Stated goal:
Write the material out again exactly as it stands.

#####

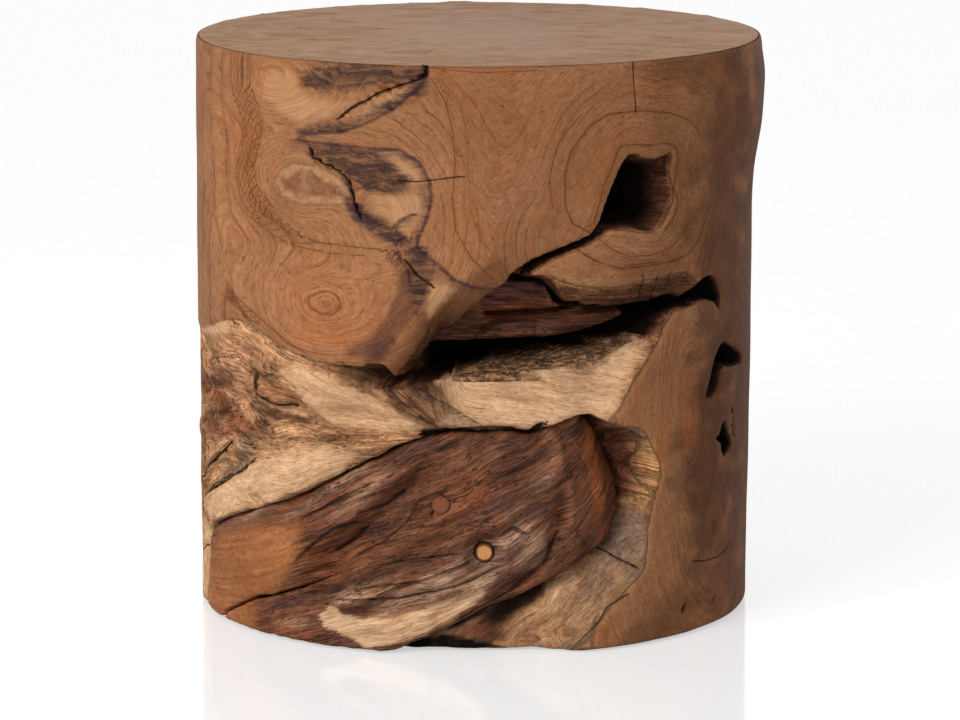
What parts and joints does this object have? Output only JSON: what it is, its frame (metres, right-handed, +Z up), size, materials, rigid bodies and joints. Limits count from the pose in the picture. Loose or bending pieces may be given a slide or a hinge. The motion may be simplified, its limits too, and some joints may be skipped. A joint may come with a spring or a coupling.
{
  "type": "accent stool",
  "caption": "Drum-shaped accent stool sawn from one tree root, with natural hollows and loose root limbs pegged into its front.",
  "frame": {"origin": "on the floor, under the middle of the drum", "axes": "+Z up along the drum, -Y towards the front with the two pegged limbs, +X to the front's right"},
  "size_m": [0.4057, 0.4057, 0.412],
  "materials": {
    "sanded_teak": "sanded teak, matt clear coat",
    "weathered_teak": "natural root surface, brushed and oiled",
    "peg_teak": "sanded end grain",
    "felt": "pressed felt"
  },
  "bodies": {
    "root": {"root_block": "sanded_teak", "upper_limb": "weathered_teak", "lower_limb": "weathered_teak", "hollow_strand": "weathered_teak", "lower_peg": "peg_teak", "upper_peg": "peg_teak", "felt_pad_1": "felt", "felt_pad_2": "felt", "felt_pad_3": "felt", "felt_pad_4": "felt"}
  },
  "joints": []
}
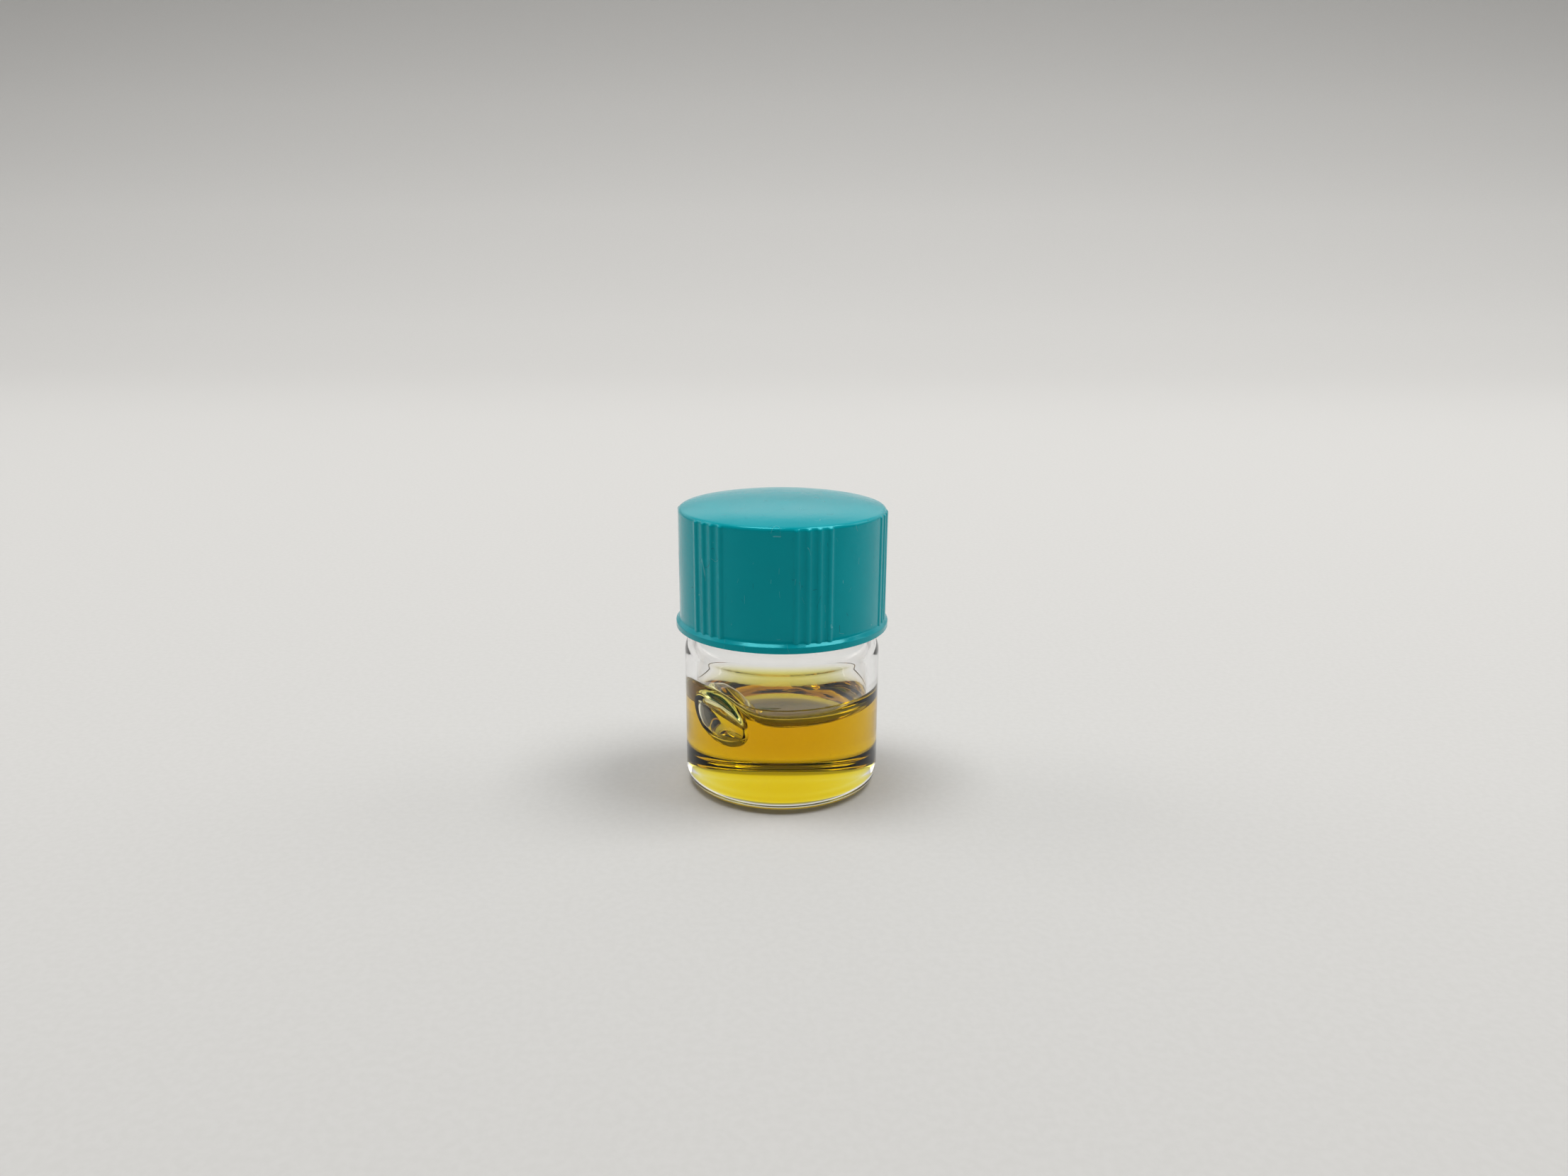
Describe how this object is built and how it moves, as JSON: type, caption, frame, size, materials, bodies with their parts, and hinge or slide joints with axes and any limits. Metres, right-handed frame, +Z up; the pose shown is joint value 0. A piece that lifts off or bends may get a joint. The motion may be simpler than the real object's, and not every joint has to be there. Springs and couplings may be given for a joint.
{
  "type": "screw-cap glass sample vial",
  "caption": "Short clear glass vial with a threaded neck, a ribbed teal screw cap and a lined seal, part filled with a yellow oil sample that holds an air bubble.",
  "frame": {"origin": "on the vial's axis, in the plane that the vial stands on", "axes": "+Z up along the vial's axis, towards the cap; the air bubble is on the -X, -Y side"},
  "size_m": [0.0206, 0.0206, 0.0285],
  "materials": {
    "clear_glass": "clear polished tubing glass",
    "teal_thermoset": "moulded thermoset, glossy",
    "white_facing": "smooth fluoropolymer film",
    "foam_backing": "fine foamed polyethylene",
    "yellow_oil": "clear golden-yellow oil"
  },
  "bodies": {
    "vial": {"glass_vial": "clear_glass", "oil_sample": "yellow_oil"},
    "liner": {"liner_facing": "white_facing", "liner_backing": "foam_backing"},
    "cap": {"screw_cap": "teal_thermoset"}
  },
  "joints": [
    {"name": "cap_rise", "type": "slide", "parent": "vial", "child": "liner", "axis": [0, 0, 1], "range_m": [0, 0.01588]},
    {"name": "cap_turn", "type": "hinge", "parent": "liner", "child": "cap", "pos_m": [0, 0, 0.022], "axis": [0, 0, 1], "range_deg": [0, 1800]}
  ],
  "couplings": [
    {"joint": "cap_rise", "follows": "cap_turn", "m_per_rad": 0.00050532}
  ]
}
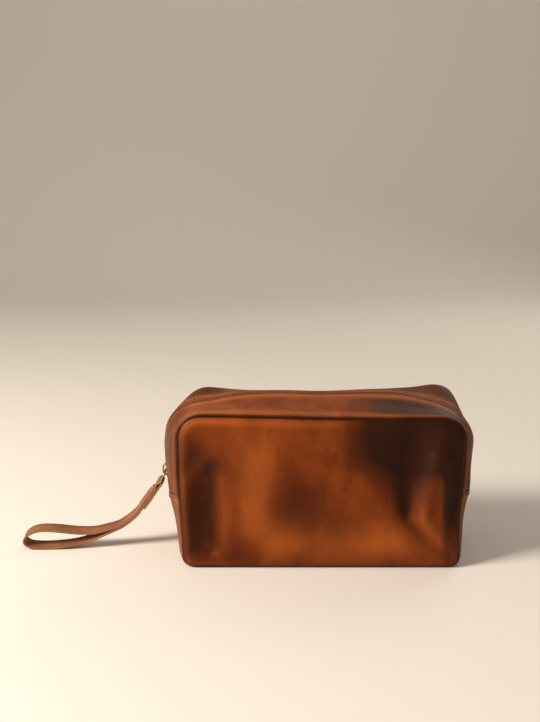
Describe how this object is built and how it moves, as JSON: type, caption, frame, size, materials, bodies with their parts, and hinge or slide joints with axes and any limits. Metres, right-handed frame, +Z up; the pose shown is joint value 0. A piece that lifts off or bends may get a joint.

#####

Solved exercise:
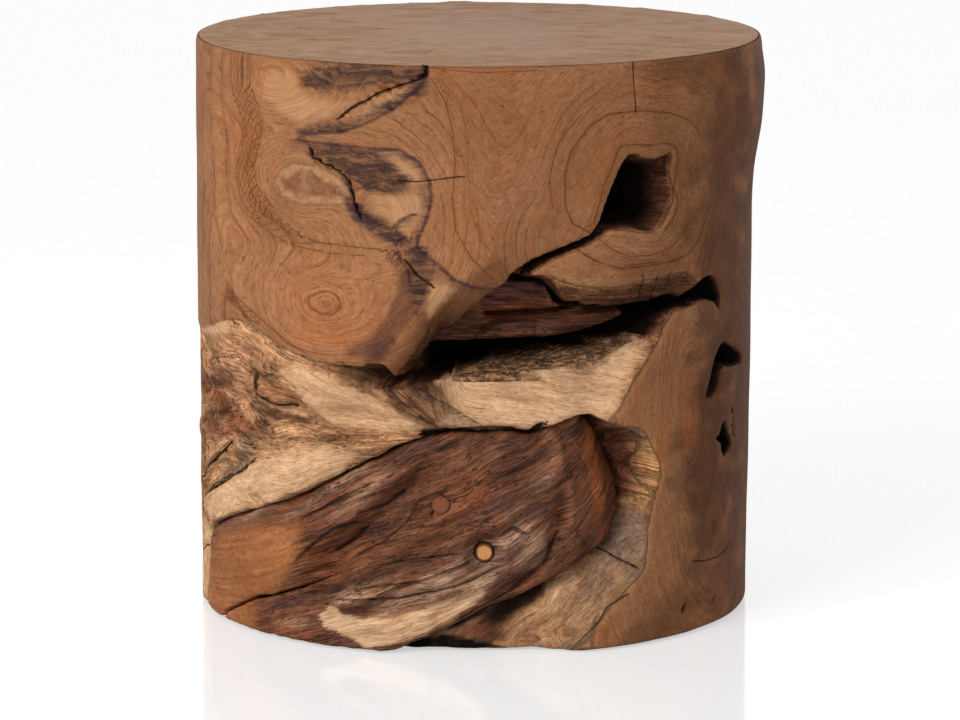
What parts and joints does this object have? Output only JSON: what it is, its frame (metres, right-handed, +Z up), size, materials, rigid bodies and joints. Limits count from the pose in the picture. Loose or bending pieces may be given a slide or a hinge. The motion may be simplified, its limits too, and some joints may be skipped. A joint may come with a spring or a coupling.
{
  "type": "accent stool",
  "caption": "Drum-shaped accent stool sawn from one tree root, with natural hollows and loose root limbs pegged into its front.",
  "frame": {"origin": "on the floor, under the middle of the drum", "axes": "+Z up along the drum, -Y towards the front with the two pegged limbs, +X to the front's right"},
  "size_m": [0.4057, 0.4057, 0.412],
  "materials": {
    "sanded_teak": "sanded teak, matt clear coat",
    "weathered_teak": "natural root surface, brushed and oiled",
    "peg_teak": "sanded end grain",
    "felt": "pressed felt"
  },
  "bodies": {
    "root": {"root_block": "sanded_teak", "upper_limb": "weathered_teak", "lower_limb": "weathered_teak", "hollow_strand": "weathered_teak", "lower_peg": "peg_teak", "upper_peg": "peg_teak", "felt_pad_1": "felt", "felt_pad_2": "felt", "felt_pad_3": "felt", "felt_pad_4": "felt"}
  },
  "joints": []
}
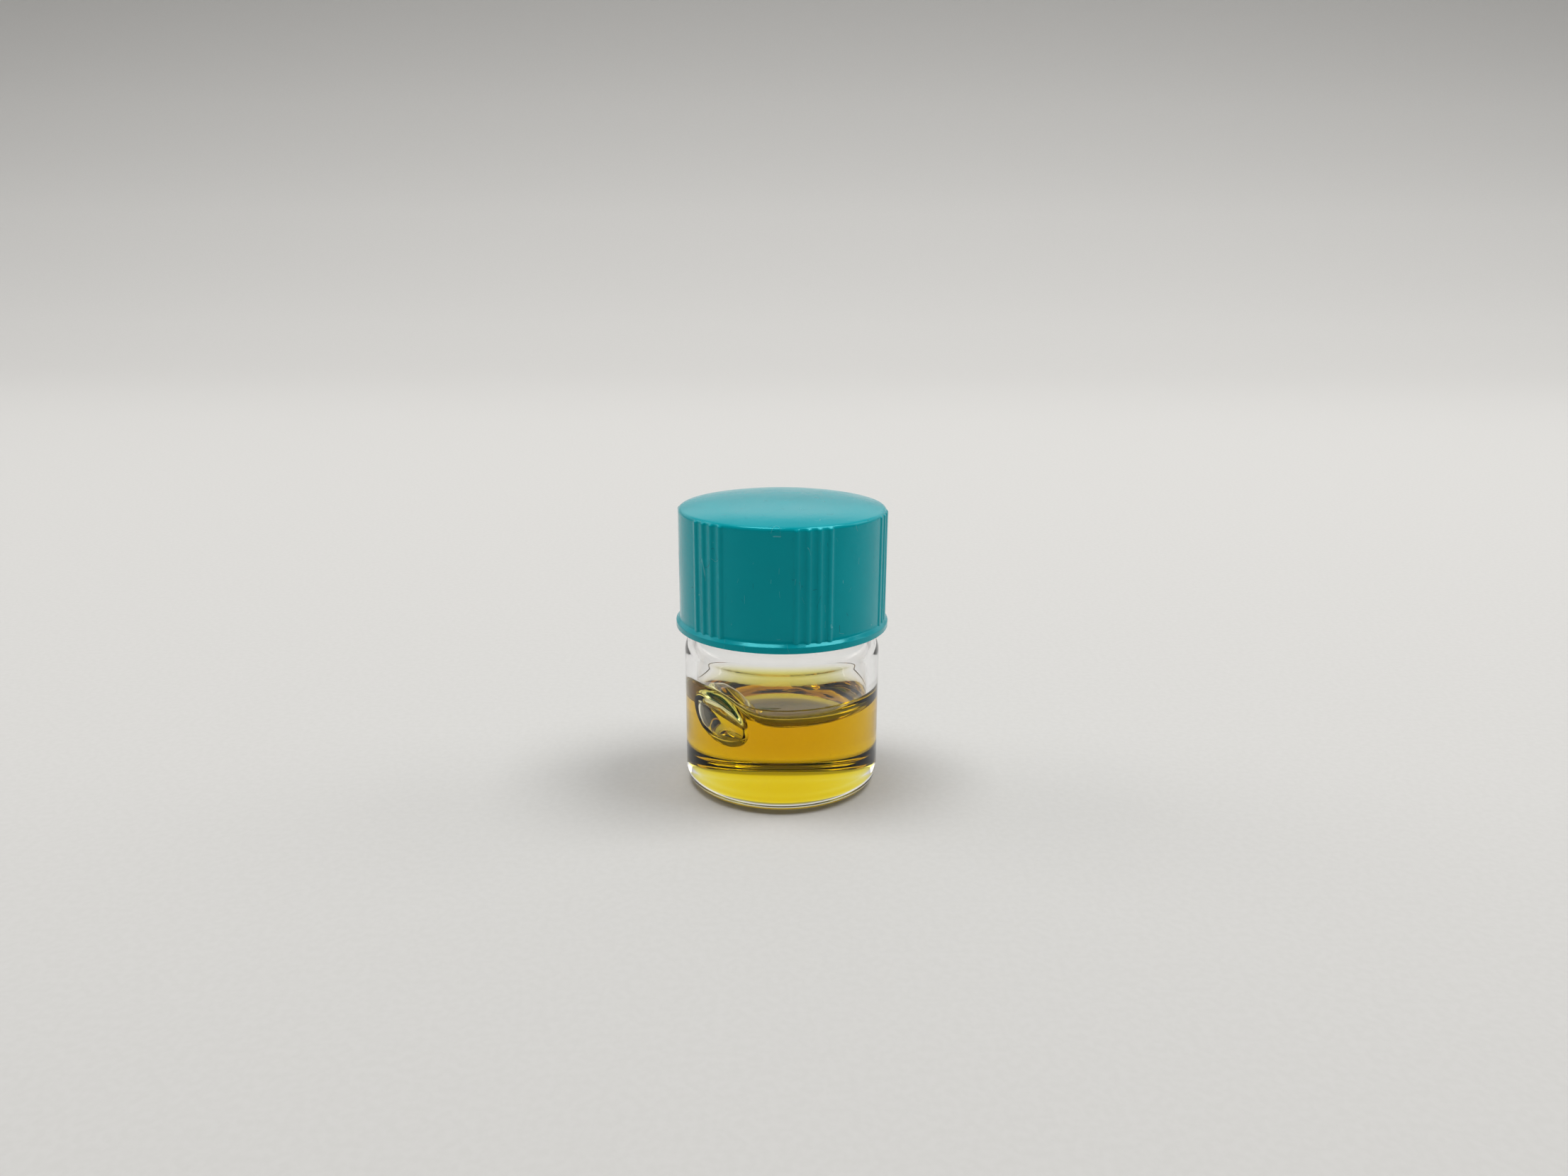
Describe how this object is built and how it moves, as JSON: type, caption, frame, size, materials, bodies with their parts, and hinge or slide joints with axes and any limits. Metres, right-handed frame, +Z up; the pose shown is joint value 0. A piece that lifts off or bends may get a joint. The motion may be simpler than the real object's, and not every joint has to be there. Springs and couplings may be given for a joint.
{
  "type": "screw-cap glass sample vial",
  "caption": "Short clear glass vial with a threaded neck, a ribbed teal screw cap and a lined seal, part filled with a yellow oil sample that holds an air bubble.",
  "frame": {"origin": "on the vial's axis, in the plane that the vial stands on", "axes": "+Z up along the vial's axis, towards the cap; the air bubble is on the -X, -Y side"},
  "size_m": [0.0206, 0.0206, 0.0285],
  "materials": {
    "clear_glass": "clear polished tubing glass",
    "teal_thermoset": "moulded thermoset, glossy",
    "white_facing": "smooth fluoropolymer film",
    "foam_backing": "fine foamed polyethylene",
    "yellow_oil": "clear golden-yellow oil"
  },
  "bodies": {
    "vial": {"glass_vial": "clear_glass", "oil_sample": "yellow_oil"},
    "liner": {"liner_facing": "white_facing", "liner_backing": "foam_backing"},
    "cap": {"screw_cap": "teal_thermoset"}
  },
  "joints": [
    {"name": "cap_rise", "type": "slide", "parent": "vial", "child": "liner", "axis": [0, 0, 1], "range_m": [0, 0.01588]},
    {"name": "cap_turn", "type": "hinge", "parent": "liner", "child": "cap", "pos_m": [0, 0, 0.022], "axis": [0, 0, 1], "range_deg": [0, 1800]}
  ],
  "couplings": [
    {"joint": "cap_rise", "follows": "cap_turn", "m_per_rad": 0.00050532}
  ]
}
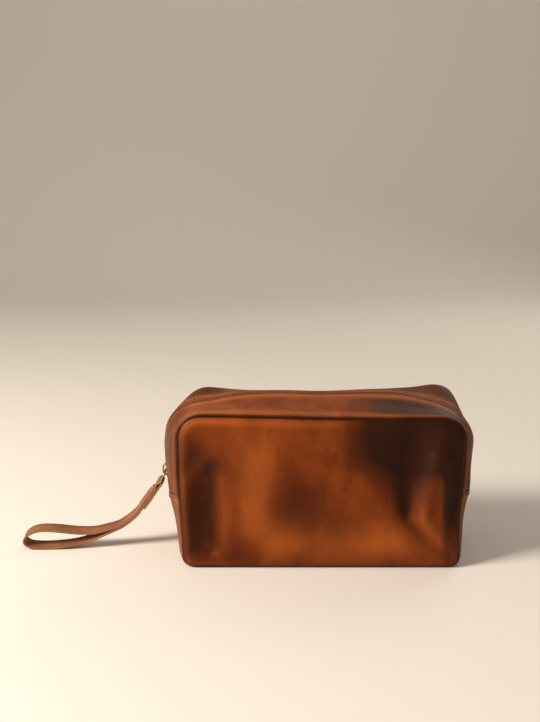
Describe how this object is built and how it moves, as JSON: type, caption, frame, size, materials, bodies with their parts, and hinge or slide joints with axes and any limits. Metres, right-handed frame, +Z up; the pose shown is joint value 0. A piece that lifts off or bends may get a joint.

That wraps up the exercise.